Romania: Reform of public sector pay system questioned

The Romanian government has launched a reform of the public sector pay system, by addressing the wage discrepancies between different social groups in different sectors. The debate about the impact of wage differences is still going on because the opposition and the trade union movement have raised serious questions about the effects of the reform law.

In its political programme, the government, which came to power in early 2017, announced a unitary pay law for the public sector. It is a project that aims to correct wages differentials and inequalities and includes increases for all employees, regardless of their performance.  On 7th of June 2017, the Romanian Chamber of Deputies adopted a law on public pay which will improve the salaries in the public sector.

The new Act will be applied from the 1st of January 2018. All public employees will see a 25% wage growth from the beginning of January 2018, whereas doctors and education personnel will get additional salary increases starting 1 March 2018. Teachers will receive a 20% wage growth whereas doctors and nurses will see a 100% increase in their salaries, from 2018 to 2022.  

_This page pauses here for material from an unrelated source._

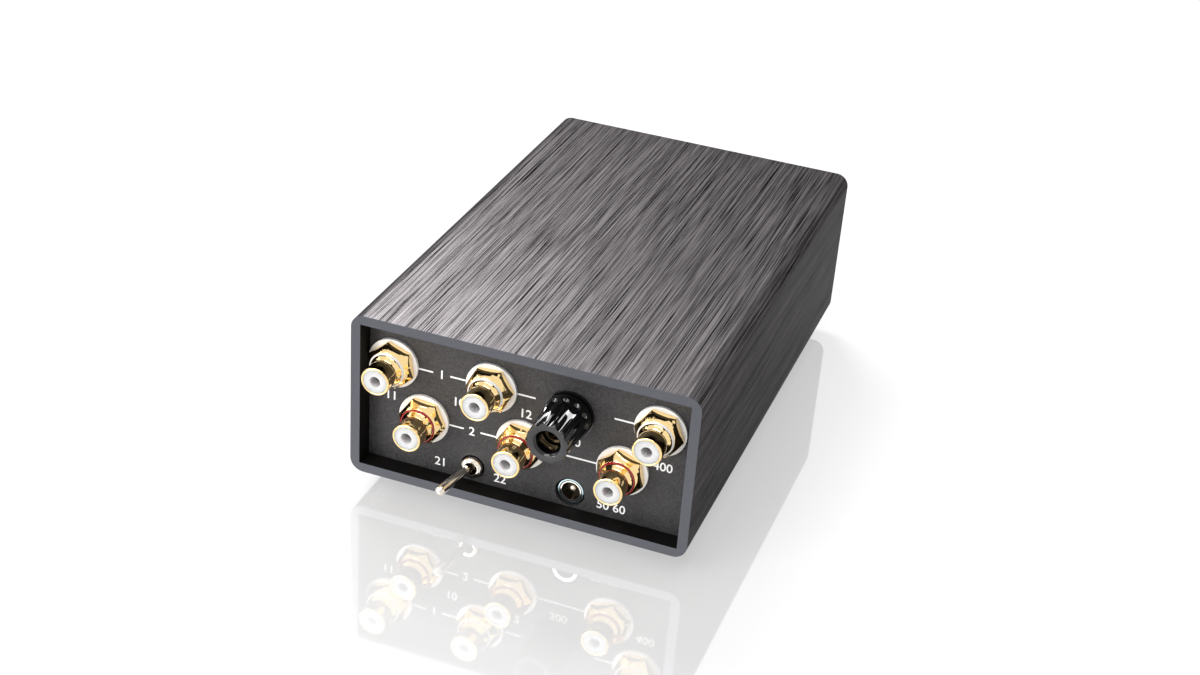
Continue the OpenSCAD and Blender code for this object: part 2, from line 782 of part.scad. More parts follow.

The proposal has been challenged by the opposition which has appealed to the Romanian Constitutional Court. Together with the trade unions, the opposition thinks that the law is unconstitutional for various reasons. One of them being that the Government claims that the proposal will not have an impact on either this year’s budget, or the budget for the next four years. Trade Unions are also concerned that the new law will widen the wage gap between the public and the private sectors. Trade union CNS Cartel ALFA – one of the five representative trade union confederations – sent a public letter to the country’s President asking that the law should not be enacted, pointing to the inequalities that it would generate. According to Cartel ALFA, the exclusion of some categories such as mayor, vice mayor and presidents of the county councils from the law’s provisions would result in new discrepancies between different institutions of local administrations. The employers, on the other hand, are worried that the private sector will have to pay the bill for the salary increases in the public sector in the coming years.